═════ Data for this exercise ═════

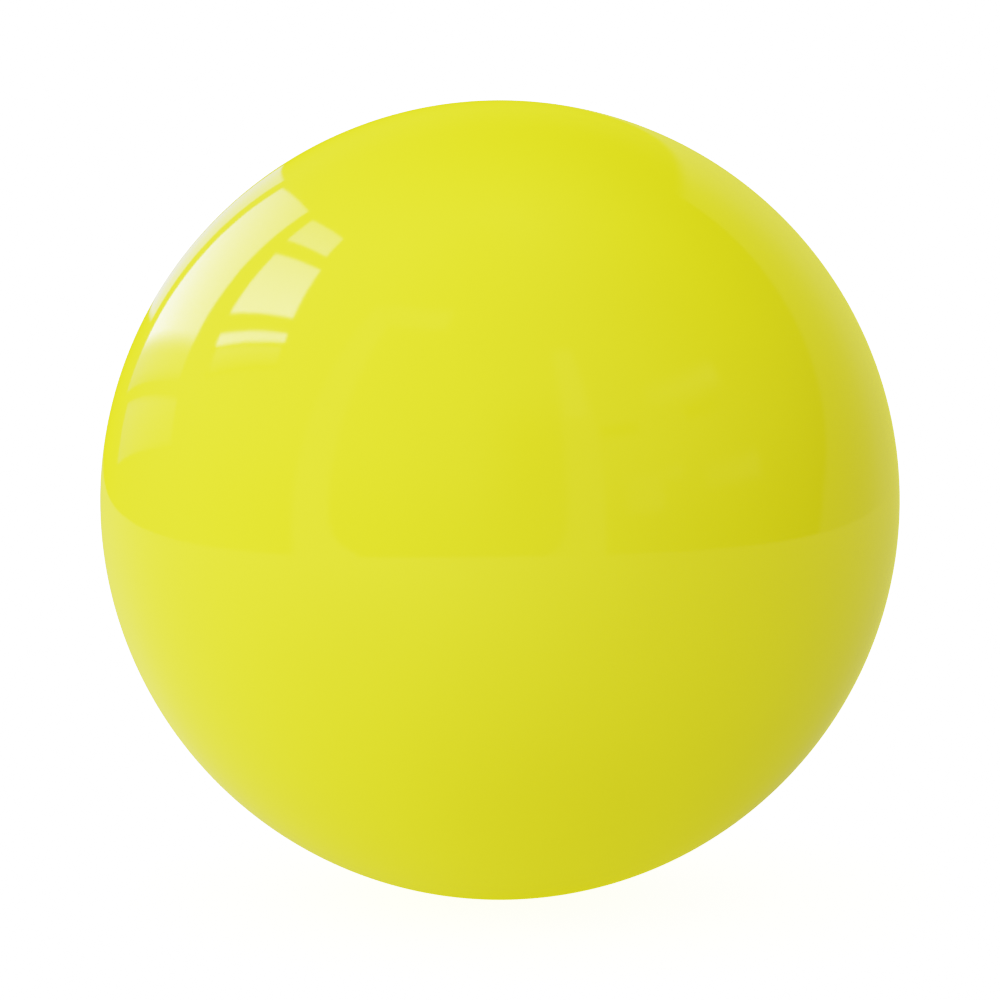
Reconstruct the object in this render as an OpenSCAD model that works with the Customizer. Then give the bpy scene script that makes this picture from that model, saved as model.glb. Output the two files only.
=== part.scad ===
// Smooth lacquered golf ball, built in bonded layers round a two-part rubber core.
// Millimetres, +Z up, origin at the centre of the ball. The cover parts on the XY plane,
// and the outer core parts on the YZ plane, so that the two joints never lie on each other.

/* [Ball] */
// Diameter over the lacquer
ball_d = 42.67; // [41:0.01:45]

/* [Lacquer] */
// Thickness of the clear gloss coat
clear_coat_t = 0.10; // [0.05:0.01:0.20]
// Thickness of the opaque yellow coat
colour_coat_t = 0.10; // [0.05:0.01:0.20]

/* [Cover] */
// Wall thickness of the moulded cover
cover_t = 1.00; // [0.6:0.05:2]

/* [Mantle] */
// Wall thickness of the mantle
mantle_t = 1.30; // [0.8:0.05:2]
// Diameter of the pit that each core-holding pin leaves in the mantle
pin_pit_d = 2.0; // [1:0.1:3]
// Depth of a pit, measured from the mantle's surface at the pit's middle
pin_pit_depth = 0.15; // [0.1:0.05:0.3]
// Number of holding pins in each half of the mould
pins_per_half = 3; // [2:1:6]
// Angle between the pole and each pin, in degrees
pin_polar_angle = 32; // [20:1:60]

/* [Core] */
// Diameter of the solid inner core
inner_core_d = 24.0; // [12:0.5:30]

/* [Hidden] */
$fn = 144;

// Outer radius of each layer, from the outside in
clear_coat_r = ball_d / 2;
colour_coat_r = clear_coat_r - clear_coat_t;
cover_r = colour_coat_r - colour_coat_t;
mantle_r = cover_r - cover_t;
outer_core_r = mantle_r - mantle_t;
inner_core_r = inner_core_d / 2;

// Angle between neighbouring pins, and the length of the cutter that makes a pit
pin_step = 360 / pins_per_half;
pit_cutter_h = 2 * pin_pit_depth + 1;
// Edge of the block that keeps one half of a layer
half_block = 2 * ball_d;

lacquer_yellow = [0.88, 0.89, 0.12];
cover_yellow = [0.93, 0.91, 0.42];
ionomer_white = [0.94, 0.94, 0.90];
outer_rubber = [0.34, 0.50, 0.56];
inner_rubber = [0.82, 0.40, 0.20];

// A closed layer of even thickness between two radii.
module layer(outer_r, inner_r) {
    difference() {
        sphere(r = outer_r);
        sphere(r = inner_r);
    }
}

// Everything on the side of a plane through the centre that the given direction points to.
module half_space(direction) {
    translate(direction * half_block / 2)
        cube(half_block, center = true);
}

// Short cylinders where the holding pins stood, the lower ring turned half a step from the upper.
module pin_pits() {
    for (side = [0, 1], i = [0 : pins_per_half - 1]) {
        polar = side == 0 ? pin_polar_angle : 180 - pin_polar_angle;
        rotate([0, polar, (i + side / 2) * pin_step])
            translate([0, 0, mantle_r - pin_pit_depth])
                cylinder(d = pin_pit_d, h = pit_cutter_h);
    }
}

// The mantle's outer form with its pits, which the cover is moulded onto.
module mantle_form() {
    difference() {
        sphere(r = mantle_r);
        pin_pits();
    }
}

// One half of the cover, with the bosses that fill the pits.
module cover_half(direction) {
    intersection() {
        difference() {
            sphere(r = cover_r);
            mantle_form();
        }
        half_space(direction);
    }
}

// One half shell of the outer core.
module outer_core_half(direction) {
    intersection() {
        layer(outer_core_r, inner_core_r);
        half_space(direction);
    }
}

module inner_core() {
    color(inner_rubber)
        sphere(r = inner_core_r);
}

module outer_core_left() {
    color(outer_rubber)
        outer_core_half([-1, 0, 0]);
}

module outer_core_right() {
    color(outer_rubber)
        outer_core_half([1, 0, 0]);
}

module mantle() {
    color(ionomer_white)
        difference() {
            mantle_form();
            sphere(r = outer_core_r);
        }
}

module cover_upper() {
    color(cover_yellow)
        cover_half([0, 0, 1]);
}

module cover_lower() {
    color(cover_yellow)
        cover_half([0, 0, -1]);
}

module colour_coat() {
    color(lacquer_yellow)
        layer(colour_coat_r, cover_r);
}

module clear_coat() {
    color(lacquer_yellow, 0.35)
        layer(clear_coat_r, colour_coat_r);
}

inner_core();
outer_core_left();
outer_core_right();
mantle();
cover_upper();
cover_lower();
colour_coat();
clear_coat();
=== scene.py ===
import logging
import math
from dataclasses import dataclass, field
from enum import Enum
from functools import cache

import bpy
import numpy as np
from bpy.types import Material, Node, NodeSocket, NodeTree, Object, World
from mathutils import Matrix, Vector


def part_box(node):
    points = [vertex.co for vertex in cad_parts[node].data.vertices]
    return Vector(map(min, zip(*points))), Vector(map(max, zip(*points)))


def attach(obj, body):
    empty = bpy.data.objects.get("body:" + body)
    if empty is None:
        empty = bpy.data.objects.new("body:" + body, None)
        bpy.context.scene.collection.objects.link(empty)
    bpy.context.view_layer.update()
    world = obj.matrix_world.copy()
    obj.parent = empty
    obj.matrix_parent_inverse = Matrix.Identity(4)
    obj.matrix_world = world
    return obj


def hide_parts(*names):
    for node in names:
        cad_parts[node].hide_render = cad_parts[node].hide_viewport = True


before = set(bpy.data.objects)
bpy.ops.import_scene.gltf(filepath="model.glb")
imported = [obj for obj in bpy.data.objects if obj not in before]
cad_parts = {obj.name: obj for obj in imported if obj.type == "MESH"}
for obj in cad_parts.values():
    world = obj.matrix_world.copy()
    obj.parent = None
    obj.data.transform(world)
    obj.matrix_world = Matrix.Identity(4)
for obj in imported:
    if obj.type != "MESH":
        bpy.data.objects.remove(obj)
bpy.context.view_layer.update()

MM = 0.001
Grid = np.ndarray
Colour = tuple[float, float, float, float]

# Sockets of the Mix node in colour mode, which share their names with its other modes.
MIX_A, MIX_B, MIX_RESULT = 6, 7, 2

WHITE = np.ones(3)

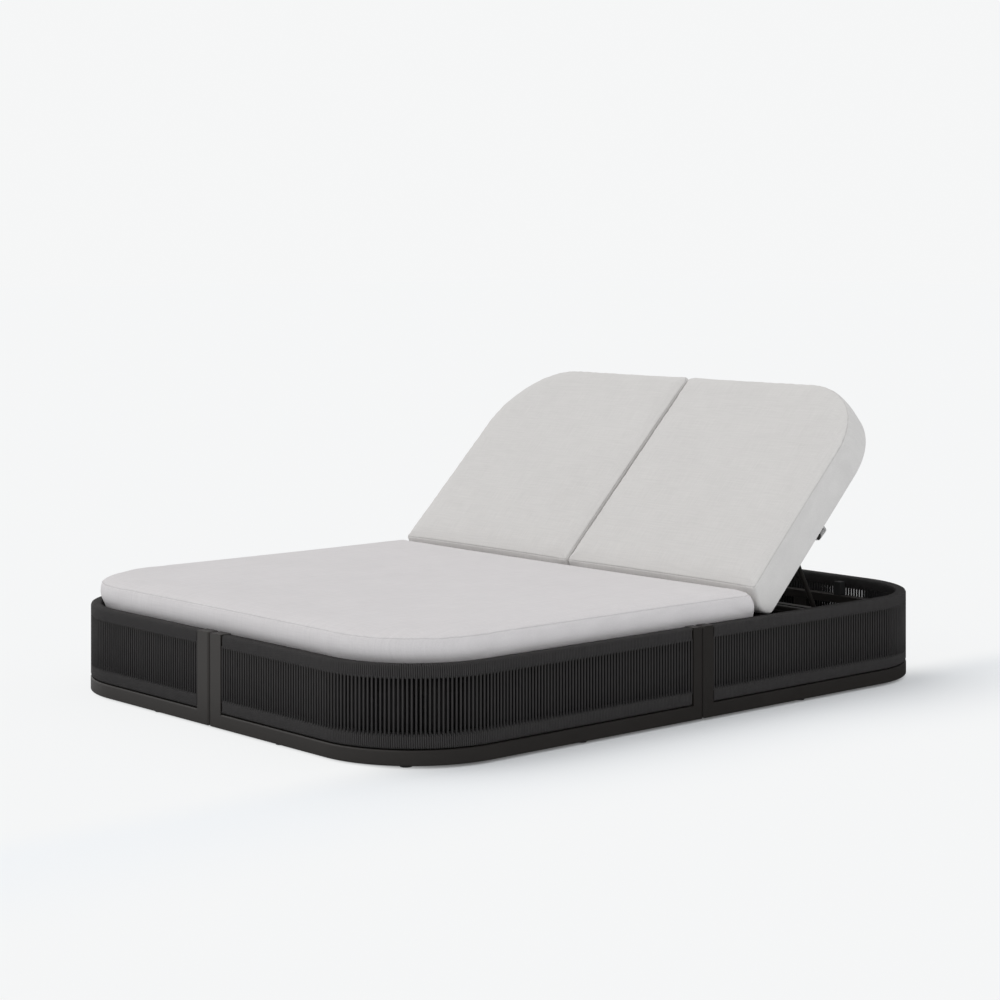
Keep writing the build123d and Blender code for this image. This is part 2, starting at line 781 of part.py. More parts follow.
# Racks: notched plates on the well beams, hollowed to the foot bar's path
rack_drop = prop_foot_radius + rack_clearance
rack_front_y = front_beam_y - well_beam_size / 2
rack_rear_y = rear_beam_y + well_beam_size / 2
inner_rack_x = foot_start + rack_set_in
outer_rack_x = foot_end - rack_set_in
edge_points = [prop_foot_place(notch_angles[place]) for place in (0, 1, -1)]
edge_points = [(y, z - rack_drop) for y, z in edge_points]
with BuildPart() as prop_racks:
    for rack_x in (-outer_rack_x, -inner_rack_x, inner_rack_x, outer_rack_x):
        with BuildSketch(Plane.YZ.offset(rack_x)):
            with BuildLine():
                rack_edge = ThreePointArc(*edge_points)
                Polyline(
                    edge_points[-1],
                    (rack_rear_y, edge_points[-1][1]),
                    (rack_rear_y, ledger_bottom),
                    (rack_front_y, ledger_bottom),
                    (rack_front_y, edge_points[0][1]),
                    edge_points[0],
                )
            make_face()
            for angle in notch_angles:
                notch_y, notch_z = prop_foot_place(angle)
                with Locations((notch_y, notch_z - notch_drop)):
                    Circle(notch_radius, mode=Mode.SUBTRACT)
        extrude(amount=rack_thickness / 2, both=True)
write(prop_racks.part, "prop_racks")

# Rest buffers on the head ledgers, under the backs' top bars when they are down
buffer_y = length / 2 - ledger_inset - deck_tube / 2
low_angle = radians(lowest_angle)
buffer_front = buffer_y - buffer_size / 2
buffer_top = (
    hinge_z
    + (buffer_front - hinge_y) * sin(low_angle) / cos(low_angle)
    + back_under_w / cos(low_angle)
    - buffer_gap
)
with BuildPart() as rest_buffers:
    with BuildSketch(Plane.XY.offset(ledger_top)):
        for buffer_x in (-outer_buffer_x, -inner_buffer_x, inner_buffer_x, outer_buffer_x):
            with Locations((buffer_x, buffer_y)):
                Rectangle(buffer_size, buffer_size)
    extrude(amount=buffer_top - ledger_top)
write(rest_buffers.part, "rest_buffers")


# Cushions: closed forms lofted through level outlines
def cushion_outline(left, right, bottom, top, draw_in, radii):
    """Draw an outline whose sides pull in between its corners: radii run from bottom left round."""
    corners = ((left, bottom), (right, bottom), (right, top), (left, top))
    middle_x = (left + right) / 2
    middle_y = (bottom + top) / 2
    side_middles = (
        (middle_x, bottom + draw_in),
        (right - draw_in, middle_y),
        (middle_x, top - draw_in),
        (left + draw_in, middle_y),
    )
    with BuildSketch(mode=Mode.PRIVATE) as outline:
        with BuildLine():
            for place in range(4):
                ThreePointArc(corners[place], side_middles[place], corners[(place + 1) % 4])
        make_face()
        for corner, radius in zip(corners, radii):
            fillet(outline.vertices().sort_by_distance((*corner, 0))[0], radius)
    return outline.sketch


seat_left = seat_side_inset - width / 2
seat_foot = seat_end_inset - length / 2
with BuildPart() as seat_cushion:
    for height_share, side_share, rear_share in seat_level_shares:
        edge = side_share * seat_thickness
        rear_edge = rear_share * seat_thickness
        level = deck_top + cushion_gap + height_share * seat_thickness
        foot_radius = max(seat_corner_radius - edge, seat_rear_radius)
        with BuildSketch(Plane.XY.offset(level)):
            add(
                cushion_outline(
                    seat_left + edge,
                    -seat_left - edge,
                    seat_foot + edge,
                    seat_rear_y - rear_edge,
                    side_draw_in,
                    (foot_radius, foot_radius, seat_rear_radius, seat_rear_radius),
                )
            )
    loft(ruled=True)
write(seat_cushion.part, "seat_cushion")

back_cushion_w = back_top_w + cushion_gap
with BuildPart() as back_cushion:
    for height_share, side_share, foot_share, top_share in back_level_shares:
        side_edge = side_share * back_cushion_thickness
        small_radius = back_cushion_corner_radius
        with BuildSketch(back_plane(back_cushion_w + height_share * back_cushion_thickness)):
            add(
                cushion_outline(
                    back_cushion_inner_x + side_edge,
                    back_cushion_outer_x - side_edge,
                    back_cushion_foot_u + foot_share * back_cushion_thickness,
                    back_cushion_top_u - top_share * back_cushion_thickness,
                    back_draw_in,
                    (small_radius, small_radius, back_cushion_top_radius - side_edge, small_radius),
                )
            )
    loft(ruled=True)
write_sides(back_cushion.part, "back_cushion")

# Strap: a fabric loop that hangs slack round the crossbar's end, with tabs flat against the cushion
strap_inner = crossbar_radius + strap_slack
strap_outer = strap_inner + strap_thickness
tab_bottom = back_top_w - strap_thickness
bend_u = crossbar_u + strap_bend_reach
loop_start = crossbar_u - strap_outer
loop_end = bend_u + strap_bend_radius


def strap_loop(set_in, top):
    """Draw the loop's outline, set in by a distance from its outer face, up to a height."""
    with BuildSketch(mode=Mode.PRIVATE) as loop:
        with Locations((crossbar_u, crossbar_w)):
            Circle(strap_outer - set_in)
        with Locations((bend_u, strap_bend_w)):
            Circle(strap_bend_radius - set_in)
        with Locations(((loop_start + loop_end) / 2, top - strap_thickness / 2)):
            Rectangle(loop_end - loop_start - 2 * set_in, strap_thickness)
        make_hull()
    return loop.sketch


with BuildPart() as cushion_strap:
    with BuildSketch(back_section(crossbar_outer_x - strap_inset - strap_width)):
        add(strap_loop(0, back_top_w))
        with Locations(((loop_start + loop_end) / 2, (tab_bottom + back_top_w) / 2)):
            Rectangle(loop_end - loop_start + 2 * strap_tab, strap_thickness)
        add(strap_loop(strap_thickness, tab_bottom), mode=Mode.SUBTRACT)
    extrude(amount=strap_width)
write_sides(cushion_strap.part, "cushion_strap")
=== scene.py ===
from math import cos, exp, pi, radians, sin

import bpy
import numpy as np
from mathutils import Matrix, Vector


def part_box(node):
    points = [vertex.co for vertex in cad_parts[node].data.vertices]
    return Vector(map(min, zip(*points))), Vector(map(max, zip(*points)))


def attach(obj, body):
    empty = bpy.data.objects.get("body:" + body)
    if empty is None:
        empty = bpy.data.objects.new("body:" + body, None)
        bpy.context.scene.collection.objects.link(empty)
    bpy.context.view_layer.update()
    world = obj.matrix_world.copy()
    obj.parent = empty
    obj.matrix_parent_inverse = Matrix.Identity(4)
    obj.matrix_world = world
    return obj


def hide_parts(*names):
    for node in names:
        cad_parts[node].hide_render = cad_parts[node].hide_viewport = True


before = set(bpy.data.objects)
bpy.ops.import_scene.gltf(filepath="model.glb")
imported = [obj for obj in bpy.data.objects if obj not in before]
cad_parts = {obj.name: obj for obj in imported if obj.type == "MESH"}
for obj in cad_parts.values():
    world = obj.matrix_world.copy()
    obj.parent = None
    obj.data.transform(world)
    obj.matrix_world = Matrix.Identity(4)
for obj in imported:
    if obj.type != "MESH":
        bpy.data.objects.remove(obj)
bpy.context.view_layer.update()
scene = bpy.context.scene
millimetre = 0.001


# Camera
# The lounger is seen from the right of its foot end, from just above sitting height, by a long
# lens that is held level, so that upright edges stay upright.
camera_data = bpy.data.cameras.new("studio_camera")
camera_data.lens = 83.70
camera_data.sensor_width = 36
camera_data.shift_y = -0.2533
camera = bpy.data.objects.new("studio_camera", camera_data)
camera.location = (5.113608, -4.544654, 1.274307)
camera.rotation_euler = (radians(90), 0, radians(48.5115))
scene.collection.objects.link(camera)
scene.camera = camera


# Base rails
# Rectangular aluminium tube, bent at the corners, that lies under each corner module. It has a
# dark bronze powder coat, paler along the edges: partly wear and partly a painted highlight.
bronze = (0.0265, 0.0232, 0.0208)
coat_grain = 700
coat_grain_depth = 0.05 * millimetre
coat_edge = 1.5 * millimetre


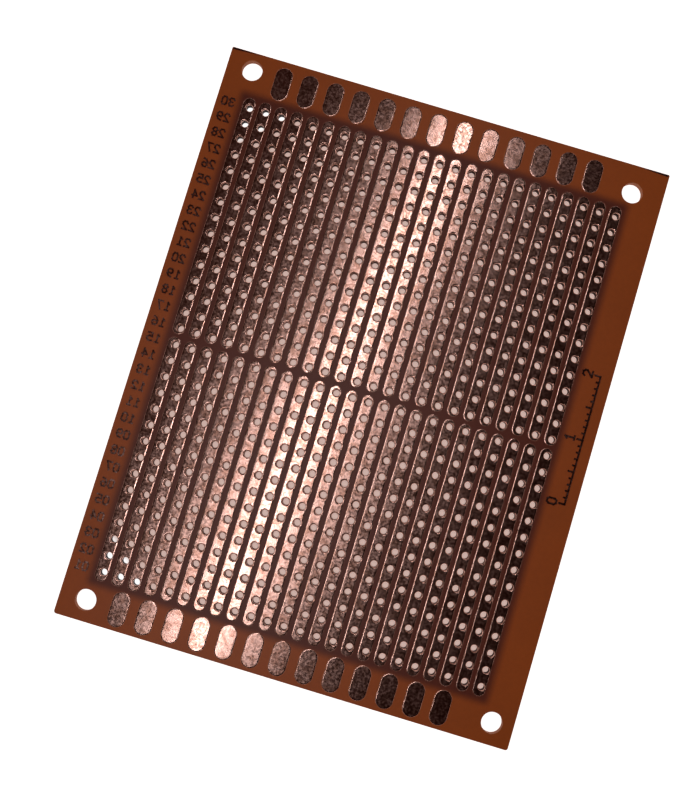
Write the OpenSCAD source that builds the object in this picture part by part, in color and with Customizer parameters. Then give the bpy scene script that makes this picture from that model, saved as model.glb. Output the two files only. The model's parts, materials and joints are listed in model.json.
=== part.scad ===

═════

▶ Directions
Only the lines from the beginning of the material above through the line with "ball_d = 42.67; // [41:0.01:45]" are wanted; extract them exactly.

▶ Response
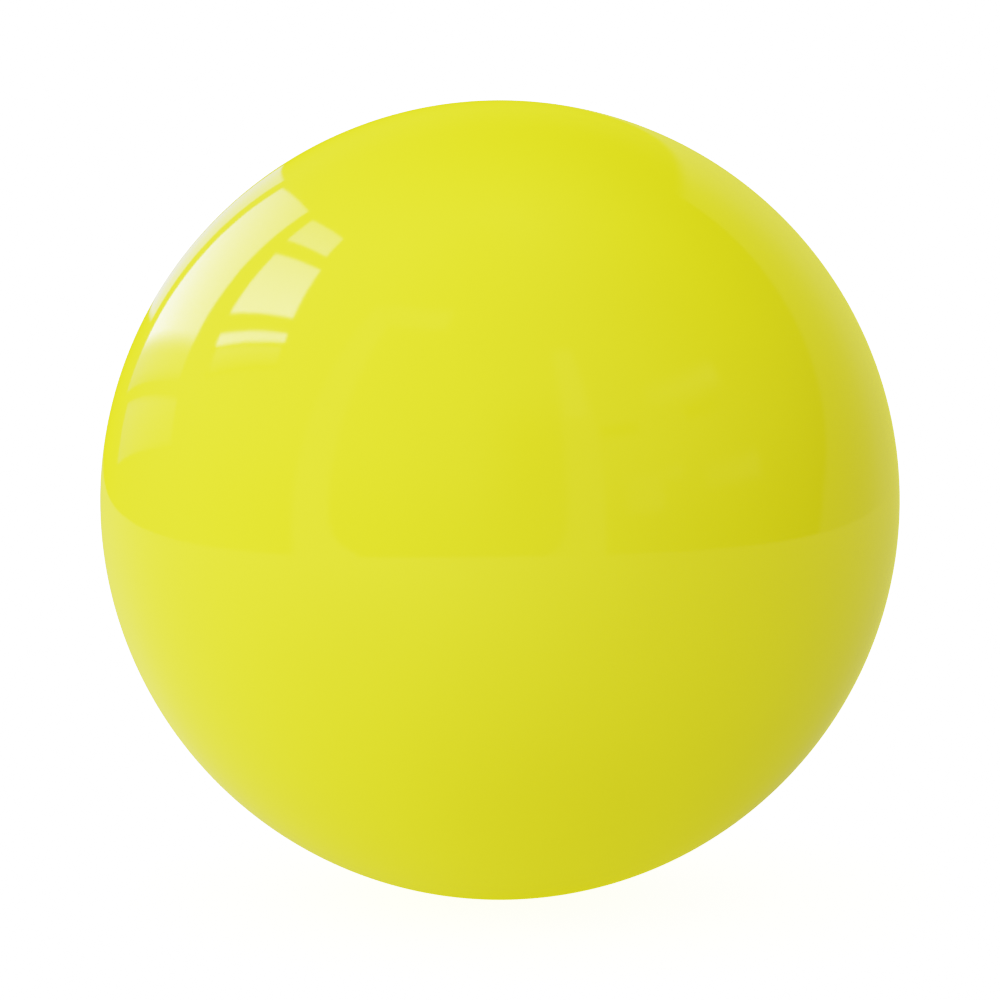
Reconstruct the object in this render as an OpenSCAD model that works with the Customizer. Then give the bpy scene script that makes this picture from that model, saved as model.glb. Output the two files only.
=== part.scad ===
// Smooth lacquered golf ball, built in bonded layers round a two-part rubber core.
// Millimetres, +Z up, origin at the centre of the ball. The cover parts on the XY plane,
// and the outer core parts on the YZ plane, so that the two joints never lie on each other.

/* [Ball] */
// Diameter over the lacquer
ball_d = 42.67; // [41:0.01:45]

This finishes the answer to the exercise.